_Your objective:_
Copy each line below that contains "slide".
─── Dataset extract
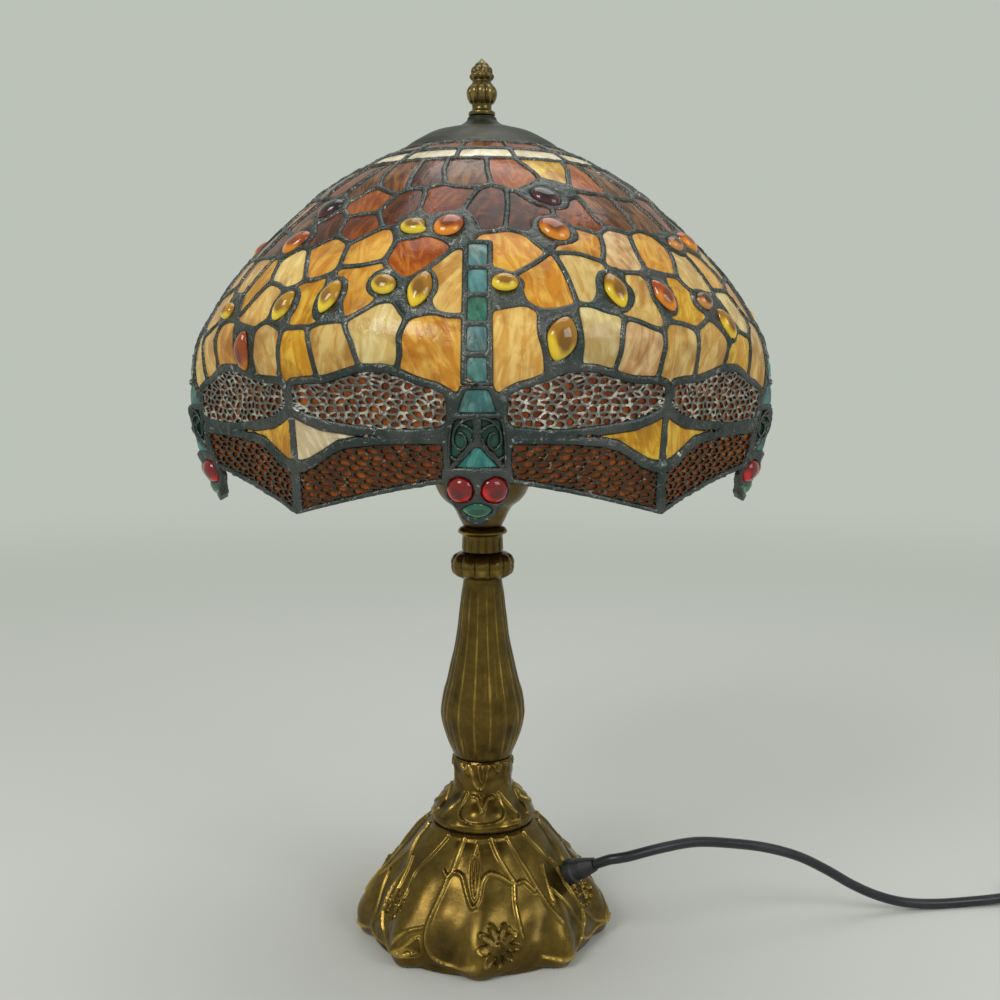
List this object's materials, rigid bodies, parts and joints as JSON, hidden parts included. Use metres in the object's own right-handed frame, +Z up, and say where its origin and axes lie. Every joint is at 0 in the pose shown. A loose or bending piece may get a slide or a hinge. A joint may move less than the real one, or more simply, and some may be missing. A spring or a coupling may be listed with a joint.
{
  "type": "table lamp",
  "caption": "Table lamp with a domed leaded glass shade edged by dragonflies, a fluted cast stem on a lobed base, and a corded switch and plug.",
  "frame": {"origin": "on the surface the lamp stands on, under the axis of the stem and shade", "axes": "+Z up along the stem, -Y towards the front dragonfly, +X towards the side the cord leaves"},
  "size_m": [0.6182, 0.3034, 0.471],
  "materials": {
    "bronze": "antique bronze patina, worn gold on raised edges",
    "brass": "satin brass",
    "finial_brass": "antique brass, dark in the hollows",
    "cap_metal": "dark grey-green patina",
    "amber_glass": "opalescent amber art glass in dark soldered lead",
    "wing_glass": "red-brown glass under metal filigree",
    "teal_glass": "blue-green art glass in dark soldered lead",
    "steel": "zinc plated",
    "felt": "dark felt",
    "washer_rubber": "soft washer",
    "black_plastic": "satin black",
    "cord_jacket": "black flexible jacket",
    "bakelite": "moulded black",
    "bulb_glass": "frosted white"
  },
  "bodies": {
    "lamp_frame": {"base_casting": "bronze", "bead_collar": "bronze", "bottom_plate": "steel", "cord_coil": "cord_jacket", "cord_gland": "black_plastic", "cord_lead": "cord_jacket", "cord_tail": "cord_jacket", "felt_pad": "felt", "ferrule_left": "brass", "ferrule_right": "brass", "harp_saddle": "brass", "harp_stud": "brass", "harp_wire": "brass", "inner_lead": "cord_jacket", "lamp_pipe": "steel", "neck_sleeve": "bronze", "pipe_nut": "steel", "pipe_washer": "steel", "plug_body": "black_plastic", "plug_pin_left": "steel", "plug_pin_right": "steel", "saddle_nut": "steel", "socket_cup": "bronze", "socket_liner": "brass", "socket_shell": "bakelite", "stem_column": "bronze", "stem_foot": "bronze", "switch_housing": "black_plastic"},
    "seat": {"seat_washer": "washer_rubber"},
    "shade": {"crown_ring": "brass", "dome_panel_1": "amber_glass", "dome_panel_2": "amber_glass", "dome_panel_3": "amber_glass", "dome_panel_4": "amber_glass", "dome_panel_5": "amber_glass", "dragonfly_1": "teal_glass", "dragonfly_2": "teal_glass", "dragonfly_3": "teal_glass", "dragonfly_4": "teal_glass", "dragonfly_5": "teal_glass", "vase_cap": "cap_metal", "wing_1_left": "wing_glass", "wing_1_right": "wing_glass", "wing_2_left": "wing_glass", "wing_2_right": "wing_glass", "wing_3_left": "wing_glass", "wing_3_right": "wing_glass", "wing_4_left": "wing_glass", "wing_4_right": "wing_glass", "wing_5_left": "wing_glass", "wing_5_right": "wing_glass"},
    "finial": {"finial": "finial_brass"},
    "bulb": {"bulb_cap": "steel", "bulb_glass": "bulb_glass"},
    "rocker": {"switch_rocker": "black_plastic"}
  },
  "joints": [
    {"name": "shade_turn", "type": "hinge", "parent": "lamp_frame", "child": "seat", "pos_m": [0, 0, 0.432], "axis": [0, 0, 1], "continuous": true},
    {"name": "shade_lift", "type": "slide", "parent": "seat", "child": "shade", "axis": [0, 0, 1], "range_m": [0, 0.21]},
    {"name": "finial_turn", "type": "hinge", "parent": "shade", "child": "finial", "pos_m": [0, 0, 0.4416], "axis": [0, 0, 1], "continuous": true},
    {"name": "bulb_turn", "type": "hinge", "parent": "lamp_frame", "child": "bulb", "pos_m": [0, 0, 0.282], "axis": [0, 0, 1], "continuous": true},
    {"name": "switch_rock", "type": "hinge", "parent": "lamp_frame", "child": "rocker", "pos_m": [0.348, 0.021, 0.0144], "axis": [0, 1, 0], "range_deg": [0, 14]}
  ]
}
──────
_Task solution:_
List this object's materials, rigid bodies, parts and joints as JSON, hidden parts included. Use metres in the object's own right-handed frame, +Z up, and say where its origin and axes lie. Every joint is at 0 in the pose shown. A loose or bending piece may get a slide or a hinge. A joint may move less than the real one, or more simply, and some may be missing. A spring or a coupling may be listed with a joint.
    {"name": "shade_lift", "type": "slide", "parent": "seat", "child": "shade", "axis": [0, 0, 1], "range_m": [0, 0.21]},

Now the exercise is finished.